Many thanks to Bill Hemphill (WD9EQD) who is one of our newest contributors at the Shortwave Radio Audio Archive (SRAA). Bill approached me at the Winter SWL Fest this year noting that he has a wide variety of radio-related audio recordings to share with the SRAA and the SWLing Post.

This week, Bill shared two fascinating tape recordings he originally acquired from an estate sale box.  These recordings were originally made in 1974 by the late Jim Hayward (W2PVF) in Absecon, New Jersey (USA) with two different ham radio stations in Antarctica.
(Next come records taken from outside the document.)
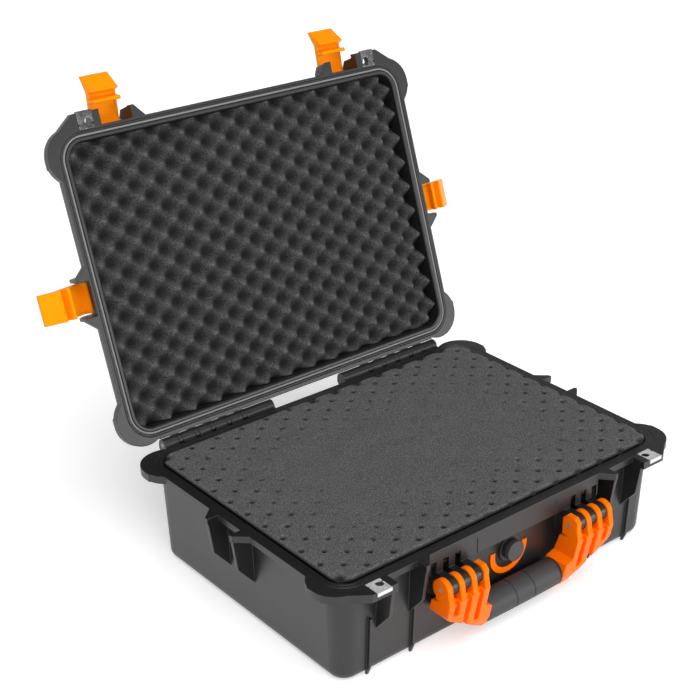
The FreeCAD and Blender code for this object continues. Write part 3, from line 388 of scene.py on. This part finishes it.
foam_rings = ((FOAM_SKIN_TUCK, foam_high.z - FOAM_SKIN), (FOAM_TUCK, foam_high.z - FOAM_WAIST),
              (FOAM_TUCK + FOAM_SIDE_TAPER, foam_low.z + FOAM_FOOT),
              (FOAM_TUCK + FOAM_FOOT_TUCK, foam_low.z + FOAM_LIFT))
base_foam = slab("base_foam_cut",
                 sheet_grid(foam_half_x, foam_half_y, FOAM_CORNER, FOAM_STEP, dimpled),
                 [inward(foam_half_x, foam_half_y, tuck, z) for tuck, z in foam_rings])
base_foam_finish, cut_colour = cut_foam("base_foam_finish", FOAM_DARK, FOAM_LIGHT, CELL_SCALE,
                                        CELL_DEPTH)
# The colour darkens with depth below the top face: painted shade in the dimples and down the sides.
depth_below = foam_high.z - base_foam_finish.along(Vector((0, 0, 1)))
painted_depth_shade = base_foam_finish.ramp(depth_below * (1 / PAINTED_SHADE_REACH), (0.05, grey(0.0)),
                               (0.55, grey(1.0)))
base_foam_finish.feed("Base Color",
                      base_foam_finish.mix(painted_depth_shade, cut_colour, grey(FOAM_PAINTED_SHADE)))
base_foam.data.materials.append(base_foam_finish.material)
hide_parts("base_foam_top")
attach(base_foam, "base")


# Core and floor layers of the base foam
# Two plain slabs of the same foam under the top layer, narrower downward like the walls. The core
# has a bay at the front for the nut of the pressure valve.
WALL_SLOPE = math.tan(math.radians(2.2))
NUT_BAY_HALF = 0.0135
NUT_BAY_MOUTH = 0.021
NUT_BAY_END = -0.1415
LAYER_STEP = 0.004
LAYER_ROLL = 0.002
LAYER_SLOPE = 0.5
CORE_FOOT = 0.0015
FLOOR_FOOT = 0.0080
FOOT_STEPS = 4
plain_foam, plain_colour = cut_foam("plain_foam_finish", FOAM_DARK, FOAM_LIGHT, CELL_SCALE,
                                    CELL_DEPTH)
plain_foam.feed("Base Color", plain_colour)


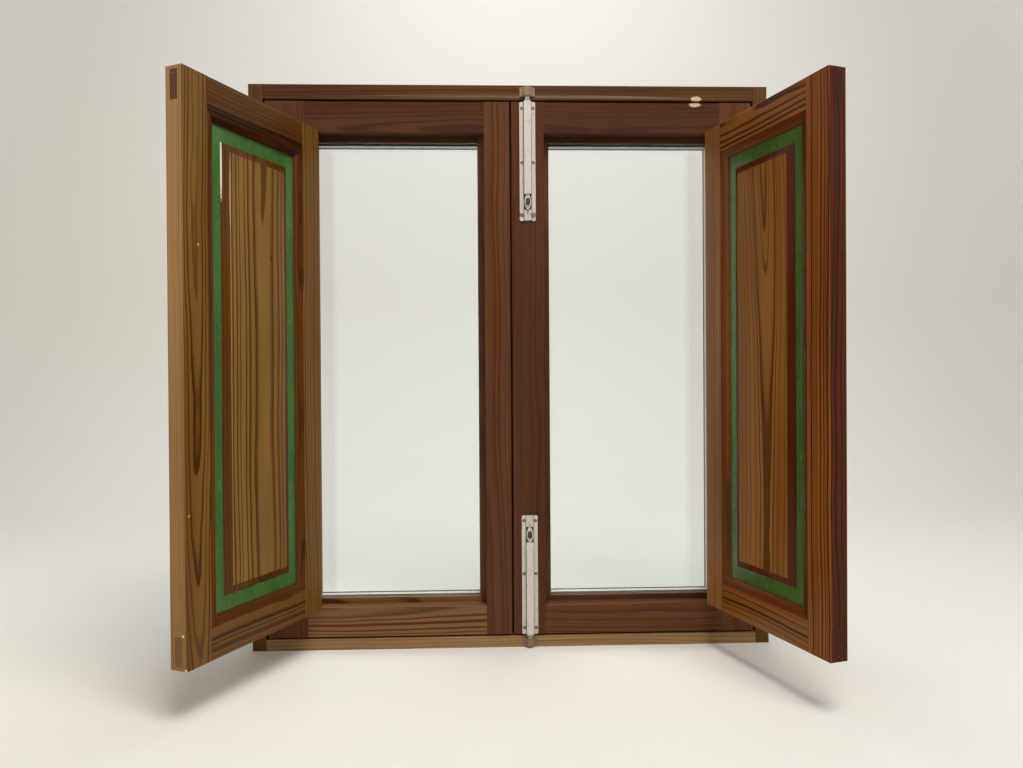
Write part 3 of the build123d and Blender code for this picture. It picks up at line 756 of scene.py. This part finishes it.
def makePanel(hand, woodOne, green):
    # rings of rectangles from the rim inwards on each side: margin, step, bevel, step, field
    size, cut = leafSize, panelCut
    rim = size["member"] + size["stickWide"] - size["groove"] + cut["slack"]
    margin = size["groove"] - cut["slack"]
    side, end, wide = cut["bandSide"] + margin, cut["bandEnd"] + margin, cut["wide"]
    rise, step = cut["rise"], cut["step"]
    # inset from the painted band's inner line, and height above the margin, with softened corners
    profile = np.array([(0, 0), (0.0002, step * 0.8), (0.0006, step), (wide - 0.0008, rise - step * 1.4),
                        (wide - 0.0003, rise - step * 0.3), (wide, rise - 0.0001), (wide + 0.0006, rise)])
    sideways = np.concatenate([[0.0], side + profile[:, 0]])
    endways = np.concatenate([[0.0], end + profile[:, 0]])
    above = np.concatenate([[0.0], profile[:, 1]])
    corners = np.array([(-1, -1), (1, -1), (1, 1), (-1, 1)])

    def face(outward):
        x = (size["width"] / 2 - rim - sideways)[:, None] * corners[None, :, 0] + size["width"] / 2
        z = (size["height"] / 2 - rim - endways)[:, None] * corners[None, :, 1] + size["height"] / 2
        foot = size["panelDrop"] if outward < 0 else size["thick"] - size["panelDrop"]
        y = np.repeat((foot + outward * above)[:, None], 4, axis=1)
        return np.stack([x, y, z], axis=2).reshape(-1, 3)

    shift = 4 * len(above)
    front = ringQuads(len(above), 4) + [list(range(shift - 4, shift))]
    back = turnedOver([[i + shift for i in f] for f in front])
    edge = [[i, i + shift, (i + 1) % 4 + shift, (i + 1) % 4] for i in range(4)]
    faces = front + back + edge
    painted = [0] * len(front) + [1] * 4 + [0] * len(back)
    ringStainAndShading = np.repeat(cut["stain"], 4)
    stain = np.concatenate([ringStainAndShading, [0], ringStainAndShading, [0], np.zeros(4)])
    makePiece(hand + "Panel", placeLeaf(np.concatenate([face(-1), face(1)]), hand),
              turnedOver(faces) if hand == "right" else faces, hand + "_shutter", "panel_pine", [woodOne, green],
              ["shutter_%s_panel" % hand], stain, painted)


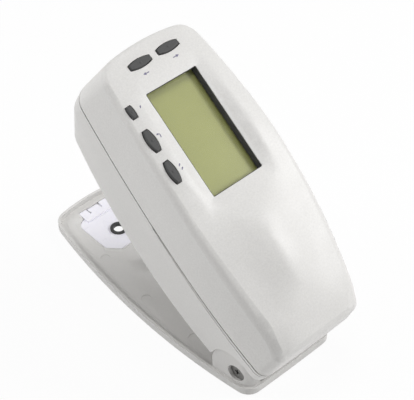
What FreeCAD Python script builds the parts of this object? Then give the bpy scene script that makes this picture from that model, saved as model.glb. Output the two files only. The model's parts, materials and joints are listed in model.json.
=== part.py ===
import FreeCAD, Part
import math
import os

V = FreeCAD.Vector
os.makedirs("parts", exist_ok=True)

# Hand-held reflection densitometer: a palm-shaped instrument hinged near its tail on a flat
# rimmed shoe. Millimetres. +X is the user's right, +Y points at the measuring nose, +Z is up.
# The origin is in the middle of the face that the shoe rests on, under its rubber strip.
# Everything that rides on the hinge is modelled with the instrument closed on the shoe and then
# swung up by OPEN_ANGLE, where its springs hold it.

# ---------------------------------------------------------------- driving dimensions
# shoe
SHOE_TAIL_Y = -93.9
SHOE_NOSE_Y = 91.8
SHOE_HALF_WIDTH = 38.8
SHOE_LIFT = 0.5              # the rubber pads hold the moulding this far off the table
SHOE_FLOOR = 2.2
SHOE_RIM_TOP = 6.2
SHOE_RIM_WALL = 1.7
SHOE_EDGE_ROUND = 0.8

PADS = ((-27.0, -62.0), (27.0, -62.0), (-24.0, 66.0), (24.0, 66.0))
PAD_RADIUS = 4.5
PAD_SUNK = 0.3
EJECTORS = ((-23.0, 44.0), (23.0, 44.0), (-26.5, 1.7), (26.5, 1.7), (-26.5, -40.0), (26.5, -40.0))
EJECTOR_RADIUS = 3.0
EJECTOR_DEPTH = 0.2
STRIP_HALF_LENGTH = 24.0     # the rubber strip across the middle of the shoe's underside
STRIP_HALF_WIDTH = 4.5

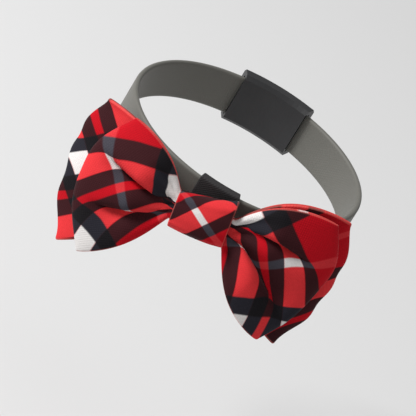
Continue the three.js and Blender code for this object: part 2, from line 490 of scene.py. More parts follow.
# The bands' places across the repeat, in mm; past the thin red band they come in mirror order.
LINE, RED, DARK_1, PALE_1, DARK_2, THIN_RED = SETT.middles()
DARK_3, PALE_2, DARK_4 = (2 * THIN_RED - near for near in (DARK_2, PALE_1, DARK_1))


class Yarn(Enum):
    """The check's four kinds of band, with the colour of each over each."""

    RED = ("red", (srgb(180, 0, 20), srgb(52, 14, 19), srgb(212, 48, 52), srgb(200, 44, 50)))
    DARK = ("dark", (srgb(52, 14, 19), srgb(17, 14, 18), srgb(34, 33, 41), srgb(62, 60, 68)))
    PALE = ("pale", (srgb(212, 48, 52), srgb(34, 33, 41), srgb(218, 214, 212), srgb(218, 214, 212)))
    LINE = ("line", (srgb(200, 44, 50), srgb(62, 60, 68), srgb(218, 214, 212), srgb(218, 214, 212)))


BAND_ORDER = (Yarn.LINE, Yarn.RED, Yarn.DARK, Yarn.PALE, Yarn.DARK, Yarn.RED)
YARN_ORDER = (Yarn.RED, Yarn.DARK, Yarn.PALE, Yarn.LINE)
BAND_SOFTNESS = 0.006


def band_ramp(
    tree: bpy.types.NodeTree, place: bpy.types.NodeSocket, sett: CheckSett, colours: list[Colour]
) -> bpy.types.NodeSocket:
    """Colours the bands of the check across one set of threads.

    Args:
        tree: The tree that gets the ramp.
        place: The share of the half repeat.
        sett: The widths of the bands.
        colours: A colour for each kind of band, in YARN_ORDER.

    Returns:
        The ramp's colour.
    """
    node = tree.nodes.new("ShaderNodeValToRGB")
    ramp = node.color_ramp
    ramp.interpolation = "LINEAR"
    shades = [colours[YARN_ORDER.index(band)] for band in BAND_ORDER]
    stops = [(0.0, shades[0])]
    for edge, before, after in zip(sett.edges(), shades, shades[1:]):
        stops += [(edge - BAND_SOFTNESS, before), (edge + BAND_SOFTNESS, after)]
    stops.append((1.0, shades[-1]))
    while len(ramp.elements) < len(stops):
        ramp.elements.new(0.5)
    for element, (position, colour) in zip(ramp.elements, stops):
        element.position = position
        element.color = (*colour, 1.0)
    tree.links.new(place, node.inputs[0])
    return node.outputs[0]


def check_group(sett: CheckSett) -> bpy.types.NodeTree:
    """The woven check's colour over the cloth's own coordinates.

    Both coordinates are folded into half a repeat. Four ramps across the warp give the
    colours over a red, dark, pale and thin weft band, and the weft's masks choose among them.

    Args:
        sett: The widths of the bands.

    Returns:
        A group that puts out the check's Colour.
    """
    tree, start, end = new_group(
        "check",
        [("Vector", "NodeSocketVector", None), ("Waver", "NodeSocketFloat", 0.0002)],
        [("Color", "NodeSocketColor")],
    )
    split = tree.nodes.new("ShaderNodeSeparateXYZ")
    tree.links.new(start.outputs["Vector"], split.inputs[0])
    sway = maths(tree, "SUBTRACT", noise(tree, start.outputs["Vector"], 260.0, 3.0), 0.5)
    shift = maths(tree, "MULTIPLY", sway, start.outputs["Waver"])
    places = []
    for thread in split.outputs[:2]:
        folded = maths(tree, "PINGPONG", maths(tree, "ADD", thread, shift), sett.half_repeat)
        places.append(maths(tree, "DIVIDE", folded, sett.half_repeat))
    masks = band_ramp(tree, places[1], sett, [(0, 0, 0), (1, 0, 0), (0, 1, 0), (0, 0, 1)])
    chosen = tree.nodes.new("ShaderNodeSeparateColor")
    tree.links.new(masks, chosen.inputs[0])
    rows = [band_ramp(tree, places[0], sett, list(yarn.value[1])) for yarn in YARN_ORDER]
    colour = rows[0]
    for mask, row in zip(chosen.outputs, rows[1:]):
        colour = blend(tree, mask, colour, row)
    tree.links.new(colour, end.inputs["Color"])
    return tree


class Groups:
    """The node groups that the finishes share, each made once."""

    def __init__(self) -> None:
        """Makes every group."""
        self.weave = plain_weave_group()
        self.dye = uneven_dye_group()
        self.check = check_group(SETT)

    def place(
        self, material: bpy.types.Material, group: bpy.types.NodeTree, values: dict[str, object]
    ) -> bpy.types.Node:
        """Puts a group into a material.

        Args:
            material: The material that gets it.
            group: The group.
            values: What each named input is given.

        Returns:
            The group node.
        """
        node = material.node_tree.nodes.new("ShaderNodeGroup")
        node.node_tree = group
        for label, value in values.items():
            connect(material.node_tree, value, node.inputs[label])
        return node

    def woven(
        self,
        material: bpy.types.Material,
        pitch: float,
        dyed: bpy.types.NodeSocket,
        amount: float,
    ) -> tuple[bpy.types.NodeSocket, bpy.types.NodeSocket]:
        """Weaves and dyes a cloth.

        Args:
            material: The cloth's material.
            pitch: From thread to thread, in metres.
            dyed: The place that the dye goes by.
            amount: How uneven the dye is.

        Returns:
            The height of the threads, and the shade of the threads and dye together.
        """
        values = {"Vector": cloth_place(material), "Pitch": pitch}
        weave = self.place(material, self.weave, values)
        dye = self.place(material, self.dye, {"Vector": dyed, "Amount": amount})
        tree = material.node_tree
        shade = maths(tree, "MULTIPLY", weave.outputs["Shade"], dye.outputs["Factor"])
        return weave.outputs["Height"], shade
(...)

This first recording is between W2PVF and KC4AAC of Palmer Station. The audio starts mid conversation:

Click here to download.

The second recording is between W2PVF and LU1ZE of the Argentine Antarctica Station. The operator at the microphone is W1PV. The recording even includes a phone patch:

Click here to download.

Bill, thanks so much for sharing these recordings–I thoroughly enjoyed them!

I’m so impressed with the audio and signal quality of the Antarctic stations.  In 1974, we were approaching a solar minimum in Solar Cycle 20. Still, I bet conditions were better than anything we’ve seen in over a decade!

I’m curious if any Post readers have ever made contact with either of these stations or even know the operators in the recordings? Bill notes that  Jim (W2PVF) was president of the local Atlantic City Electric Company for many years. Would be fun to share these recordings with the some of the original operators, if they’re around!